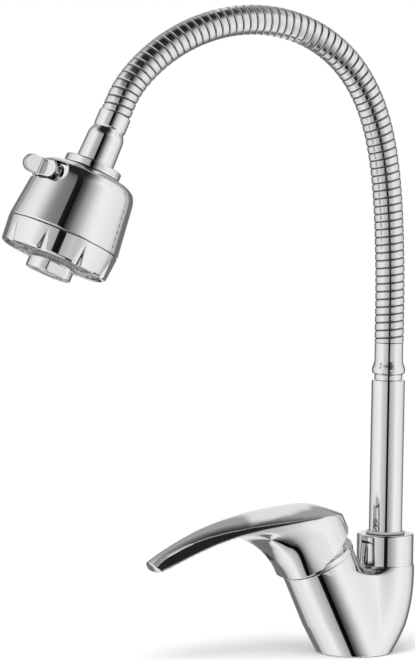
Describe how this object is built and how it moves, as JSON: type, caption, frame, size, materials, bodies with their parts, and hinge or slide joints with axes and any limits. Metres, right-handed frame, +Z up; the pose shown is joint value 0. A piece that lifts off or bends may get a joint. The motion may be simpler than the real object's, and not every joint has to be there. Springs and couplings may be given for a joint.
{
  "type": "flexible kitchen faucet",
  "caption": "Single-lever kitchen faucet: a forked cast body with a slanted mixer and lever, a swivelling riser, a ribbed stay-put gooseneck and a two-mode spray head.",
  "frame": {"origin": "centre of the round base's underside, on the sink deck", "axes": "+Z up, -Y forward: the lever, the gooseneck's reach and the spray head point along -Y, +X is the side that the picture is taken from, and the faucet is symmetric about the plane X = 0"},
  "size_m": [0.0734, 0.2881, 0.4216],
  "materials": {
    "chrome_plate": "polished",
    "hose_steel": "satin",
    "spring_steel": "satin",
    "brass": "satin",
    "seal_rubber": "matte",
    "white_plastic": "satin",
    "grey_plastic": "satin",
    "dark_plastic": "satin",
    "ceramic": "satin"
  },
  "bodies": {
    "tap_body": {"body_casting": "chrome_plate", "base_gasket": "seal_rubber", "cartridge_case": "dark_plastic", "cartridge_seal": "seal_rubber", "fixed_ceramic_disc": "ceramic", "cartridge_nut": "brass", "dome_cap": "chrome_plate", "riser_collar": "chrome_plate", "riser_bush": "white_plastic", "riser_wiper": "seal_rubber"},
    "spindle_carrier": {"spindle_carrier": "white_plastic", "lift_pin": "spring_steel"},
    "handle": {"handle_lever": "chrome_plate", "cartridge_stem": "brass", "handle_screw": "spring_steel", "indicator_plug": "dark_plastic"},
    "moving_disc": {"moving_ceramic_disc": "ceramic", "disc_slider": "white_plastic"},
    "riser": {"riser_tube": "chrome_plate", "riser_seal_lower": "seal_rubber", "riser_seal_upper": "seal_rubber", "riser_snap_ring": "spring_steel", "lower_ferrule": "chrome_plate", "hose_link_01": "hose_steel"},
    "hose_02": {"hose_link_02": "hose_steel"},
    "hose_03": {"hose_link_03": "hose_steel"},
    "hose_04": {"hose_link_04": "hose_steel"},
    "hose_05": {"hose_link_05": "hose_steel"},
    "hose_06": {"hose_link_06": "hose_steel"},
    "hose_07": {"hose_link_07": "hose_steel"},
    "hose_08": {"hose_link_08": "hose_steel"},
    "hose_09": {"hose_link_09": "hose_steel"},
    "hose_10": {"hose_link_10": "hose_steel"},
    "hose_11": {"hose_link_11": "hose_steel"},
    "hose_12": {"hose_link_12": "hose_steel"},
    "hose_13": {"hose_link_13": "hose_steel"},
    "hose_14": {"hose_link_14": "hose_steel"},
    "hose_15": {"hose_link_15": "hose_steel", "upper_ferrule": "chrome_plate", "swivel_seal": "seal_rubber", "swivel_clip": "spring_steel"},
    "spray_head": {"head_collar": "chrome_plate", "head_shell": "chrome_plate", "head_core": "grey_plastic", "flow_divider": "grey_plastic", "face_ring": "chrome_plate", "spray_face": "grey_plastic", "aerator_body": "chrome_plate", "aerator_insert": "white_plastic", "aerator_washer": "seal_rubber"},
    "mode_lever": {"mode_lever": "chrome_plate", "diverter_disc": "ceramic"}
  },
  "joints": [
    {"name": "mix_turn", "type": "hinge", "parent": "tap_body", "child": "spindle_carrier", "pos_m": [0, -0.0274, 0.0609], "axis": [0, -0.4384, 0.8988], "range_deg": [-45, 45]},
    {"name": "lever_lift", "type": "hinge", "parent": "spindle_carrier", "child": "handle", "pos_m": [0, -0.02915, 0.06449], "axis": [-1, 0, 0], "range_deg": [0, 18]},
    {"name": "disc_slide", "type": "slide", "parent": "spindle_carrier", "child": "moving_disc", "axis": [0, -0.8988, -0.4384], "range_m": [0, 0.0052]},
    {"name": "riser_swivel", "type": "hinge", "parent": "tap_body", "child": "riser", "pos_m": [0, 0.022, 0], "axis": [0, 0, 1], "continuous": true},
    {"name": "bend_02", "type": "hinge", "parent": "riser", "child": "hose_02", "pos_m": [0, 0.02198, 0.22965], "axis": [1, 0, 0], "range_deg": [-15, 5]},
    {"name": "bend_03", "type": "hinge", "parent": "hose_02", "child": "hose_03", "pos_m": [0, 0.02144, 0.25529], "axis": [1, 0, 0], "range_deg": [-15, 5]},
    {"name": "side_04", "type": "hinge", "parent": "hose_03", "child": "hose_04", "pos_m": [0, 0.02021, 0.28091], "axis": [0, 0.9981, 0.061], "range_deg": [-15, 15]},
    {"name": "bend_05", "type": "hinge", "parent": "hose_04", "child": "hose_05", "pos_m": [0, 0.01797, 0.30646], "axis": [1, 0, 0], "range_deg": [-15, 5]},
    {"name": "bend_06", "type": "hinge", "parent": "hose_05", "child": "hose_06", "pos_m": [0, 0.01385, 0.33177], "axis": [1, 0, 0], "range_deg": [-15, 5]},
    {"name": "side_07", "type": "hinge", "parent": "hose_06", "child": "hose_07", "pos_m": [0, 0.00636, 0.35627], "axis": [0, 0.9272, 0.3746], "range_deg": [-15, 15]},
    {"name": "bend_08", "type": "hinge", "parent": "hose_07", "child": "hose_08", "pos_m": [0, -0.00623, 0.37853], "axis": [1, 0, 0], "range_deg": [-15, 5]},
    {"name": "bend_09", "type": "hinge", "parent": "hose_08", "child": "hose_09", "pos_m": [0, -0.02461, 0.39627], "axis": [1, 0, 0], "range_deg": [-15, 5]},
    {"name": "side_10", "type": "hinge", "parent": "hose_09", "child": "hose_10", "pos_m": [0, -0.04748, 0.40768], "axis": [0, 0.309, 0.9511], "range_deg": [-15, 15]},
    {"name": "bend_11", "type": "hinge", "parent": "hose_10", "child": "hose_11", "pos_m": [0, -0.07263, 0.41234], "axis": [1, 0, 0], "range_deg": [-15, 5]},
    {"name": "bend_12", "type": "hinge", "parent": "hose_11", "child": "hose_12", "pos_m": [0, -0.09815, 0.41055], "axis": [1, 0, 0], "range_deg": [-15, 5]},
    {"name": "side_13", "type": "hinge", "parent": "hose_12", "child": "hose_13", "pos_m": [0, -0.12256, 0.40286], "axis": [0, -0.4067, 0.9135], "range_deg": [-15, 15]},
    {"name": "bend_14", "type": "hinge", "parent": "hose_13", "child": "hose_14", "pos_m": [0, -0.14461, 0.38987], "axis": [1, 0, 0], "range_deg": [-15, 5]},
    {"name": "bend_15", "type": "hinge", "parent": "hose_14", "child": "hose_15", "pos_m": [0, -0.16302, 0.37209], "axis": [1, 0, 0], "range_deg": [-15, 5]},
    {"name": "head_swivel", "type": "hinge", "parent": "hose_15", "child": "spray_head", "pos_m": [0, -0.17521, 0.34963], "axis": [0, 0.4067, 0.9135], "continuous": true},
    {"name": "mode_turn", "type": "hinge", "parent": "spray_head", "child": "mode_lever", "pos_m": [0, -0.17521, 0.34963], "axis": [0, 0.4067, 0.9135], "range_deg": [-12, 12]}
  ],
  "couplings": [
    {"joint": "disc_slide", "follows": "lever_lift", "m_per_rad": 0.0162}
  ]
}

→ Stated exercise
Your task is to return the full listing exactly as it was given.

→ Output for this task
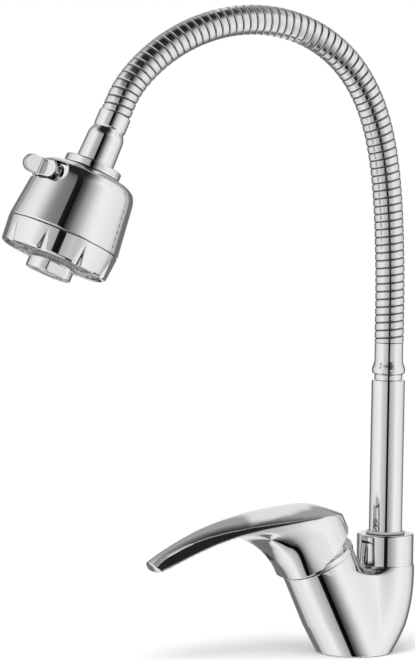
Describe how this object is built and how it moves, as JSON: type, caption, frame, size, materials, bodies with their parts, and hinge or slide joints with axes and any limits. Metres, right-handed frame, +Z up; the pose shown is joint value 0. A piece that lifts off or bends may get a joint. The motion may be simpler than the real object's, and not every joint has to be there. Springs and couplings may be given for a joint.
{
  "type": "flexible kitchen faucet",
  "caption": "Single-lever kitchen faucet: a forked cast body with a slanted mixer and lever, a swivelling riser, a ribbed stay-put gooseneck and a two-mode spray head.",
  "frame": {"origin": "centre of the round base's underside, on the sink deck", "axes": "+Z up, -Y forward: the lever, the gooseneck's reach and the spray head point along -Y, +X is the side that the picture is taken from, and the faucet is symmetric about the plane X = 0"},
  "size_m": [0.0734, 0.2881, 0.4216],
  "materials": {
    "chrome_plate": "polished",
    "hose_steel": "satin",
    "spring_steel": "satin",
    "brass": "satin",
    "seal_rubber": "matte",
    "white_plastic": "satin",
    "grey_plastic": "satin",
    "dark_plastic": "satin",
    "ceramic": "satin"
  },
  "bodies": {
    "tap_body": {"body_casting": "chrome_plate", "base_gasket": "seal_rubber", "cartridge_case": "dark_plastic", "cartridge_seal": "seal_rubber", "fixed_ceramic_disc": "ceramic", "cartridge_nut": "brass", "dome_cap": "chrome_plate", "riser_collar": "chrome_plate", "riser_bush": "white_plastic", "riser_wiper": "seal_rubber"},
    "spindle_carrier": {"spindle_carrier": "white_plastic", "lift_pin": "spring_steel"},
    "handle": {"handle_lever": "chrome_plate", "cartridge_stem": "brass", "handle_screw": "spring_steel", "indicator_plug": "dark_plastic"},
    "moving_disc": {"moving_ceramic_disc": "ceramic", "disc_slider": "white_plastic"},
    "riser": {"riser_tube": "chrome_plate", "riser_seal_lower": "seal_rubber", "riser_seal_upper": "seal_rubber", "riser_snap_ring": "spring_steel", "lower_ferrule": "chrome_plate", "hose_link_01": "hose_steel"},
    "hose_02": {"hose_link_02": "hose_steel"},
    "hose_03": {"hose_link_03": "hose_steel"},
    "hose_04": {"hose_link_04": "hose_steel"},
    "hose_05": {"hose_link_05": "hose_steel"},
    "hose_06": {"hose_link_06": "hose_steel"},
    "hose_07": {"hose_link_07": "hose_steel"},
    "hose_08": {"hose_link_08": "hose_steel"},
    "hose_09": {"hose_link_09": "hose_steel"},
    "hose_10": {"hose_link_10": "hose_steel"},
    "hose_11": {"hose_link_11": "hose_steel"},
    "hose_12": {"hose_link_12": "hose_steel"},
    "hose_13": {"hose_link_13": "hose_steel"},
    "hose_14": {"hose_link_14": "hose_steel"},
    "hose_15": {"hose_link_15": "hose_steel", "upper_ferrule": "chrome_plate", "swivel_seal": "seal_rubber", "swivel_clip": "spring_steel"},
    "spray_head": {"head_collar": "chrome_plate", "head_shell": "chrome_plate", "head_core": "grey_plastic", "flow_divider": "grey_plastic", "face_ring": "chrome_plate", "spray_face": "grey_plastic", "aerator_body": "chrome_plate", "aerator_insert": "white_plastic", "aerator_washer": "seal_rubber"},
    "mode_lever": {"mode_lever": "chrome_plate", "diverter_disc": "ceramic"}
  },
  "joints": [
    {"name": "mix_turn", "type": "hinge", "parent": "tap_body", "child": "spindle_carrier", "pos_m": [0, -0.0274, 0.0609], "axis": [0, -0.4384, 0.8988], "range_deg": [-45, 45]},
    {"name": "lever_lift", "type": "hinge", "parent": "spindle_carrier", "child": "handle", "pos_m": [0, -0.02915, 0.06449], "axis": [-1, 0, 0], "range_deg": [0, 18]},
    {"name": "disc_slide", "type": "slide", "parent": "spindle_carrier", "child": "moving_disc", "axis": [0, -0.8988, -0.4384], "range_m": [0, 0.0052]},
    {"name": "riser_swivel", "type": "hinge", "parent": "tap_body", "child": "riser", "pos_m": [0, 0.022, 0], "axis": [0, 0, 1], "continuous": true},
    {"name": "bend_02", "type": "hinge", "parent": "riser", "child": "hose_02", "pos_m": [0, 0.02198, 0.22965], "axis": [1, 0, 0], "range_deg": [-15, 5]},
    {"name": "bend_03", "type": "hinge", "parent": "hose_02", "child": "hose_03", "pos_m": [0, 0.02144, 0.25529], "axis": [1, 0, 0], "range_deg": [-15, 5]},
    {"name": "side_04", "type": "hinge", "parent": "hose_03", "child": "hose_04", "pos_m": [0, 0.02021, 0.28091], "axis": [0, 0.9981, 0.061], "range_deg": [-15, 15]},
    {"name": "bend_05", "type": "hinge", "parent": "hose_04", "child": "hose_05", "pos_m": [0, 0.01797, 0.30646], "axis": [1, 0, 0], "range_deg": [-15, 5]},
    {"name": "bend_06", "type": "hinge", "parent": "hose_05", "child": "hose_06", "pos_m": [0, 0.01385, 0.33177], "axis": [1, 0, 0], "range_deg": [-15, 5]},
    {"name": "side_07", "type": "hinge", "parent": "hose_06", "child": "hose_07", "pos_m": [0, 0.00636, 0.35627], "axis": [0, 0.9272, 0.3746], "range_deg": [-15, 15]},
    {"name": "bend_08", "type": "hinge", "parent": "hose_07", "child": "hose_08", "pos_m": [0, -0.00623, 0.37853], "axis": [1, 0, 0], "range_deg": [-15, 5]},
    {"name": "bend_09", "type": "hinge", "parent": "hose_08", "child": "hose_09", "pos_m": [0, -0.02461, 0.39627], "axis": [1, 0, 0], "range_deg": [-15, 5]},
    {"name": "side_10", "type": "hinge", "parent": "hose_09", "child": "hose_10", "pos_m": [0, -0.04748, 0.40768], "axis": [0, 0.309, 0.9511], "range_deg": [-15, 15]},
    {"name": "bend_11", "type": "hinge", "parent": "hose_10", "child": "hose_11", "pos_m": [0, -0.07263, 0.41234], "axis": [1, 0, 0], "range_deg": [-15, 5]},
    {"name": "bend_12", "type": "hinge", "parent": "hose_11", "child": "hose_12", "pos_m": [0, -0.09815, 0.41055], "axis": [1, 0, 0], "range_deg": [-15, 5]},
    {"name": "side_13", "type": "hinge", "parent": "hose_12", "child": "hose_13", "pos_m": [0, -0.12256, 0.40286], "axis": [0, -0.4067, 0.9135], "range_deg": [-15, 15]},
    {"name": "bend_14", "type": "hinge", "parent": "hose_13", "child": "hose_14", "pos_m": [0, -0.14461, 0.38987], "axis": [1, 0, 0], "range_deg": [-15, 5]},
    {"name": "bend_15", "type": "hinge", "parent": "hose_14", "child": "hose_15", "pos_m": [0, -0.16302, 0.37209], "axis": [1, 0, 0], "range_deg": [-15, 5]},
    {"name": "head_swivel", "type": "hinge", "parent": "hose_15", "child": "spray_head", "pos_m": [0, -0.17521, 0.34963], "axis": [0, 0.4067, 0.9135], "continuous": true},
    {"name": "mode_turn", "type": "hinge", "parent": "spray_head", "child": "mode_lever", "pos_m": [0, -0.17521, 0.34963], "axis": [0, 0.4067, 0.9135], "range_deg": [-12, 12]}
  ],
  "couplings": [
    {"joint": "disc_slide", "follows": "lever_lift", "m_per_rad": 0.0162}
  ]
}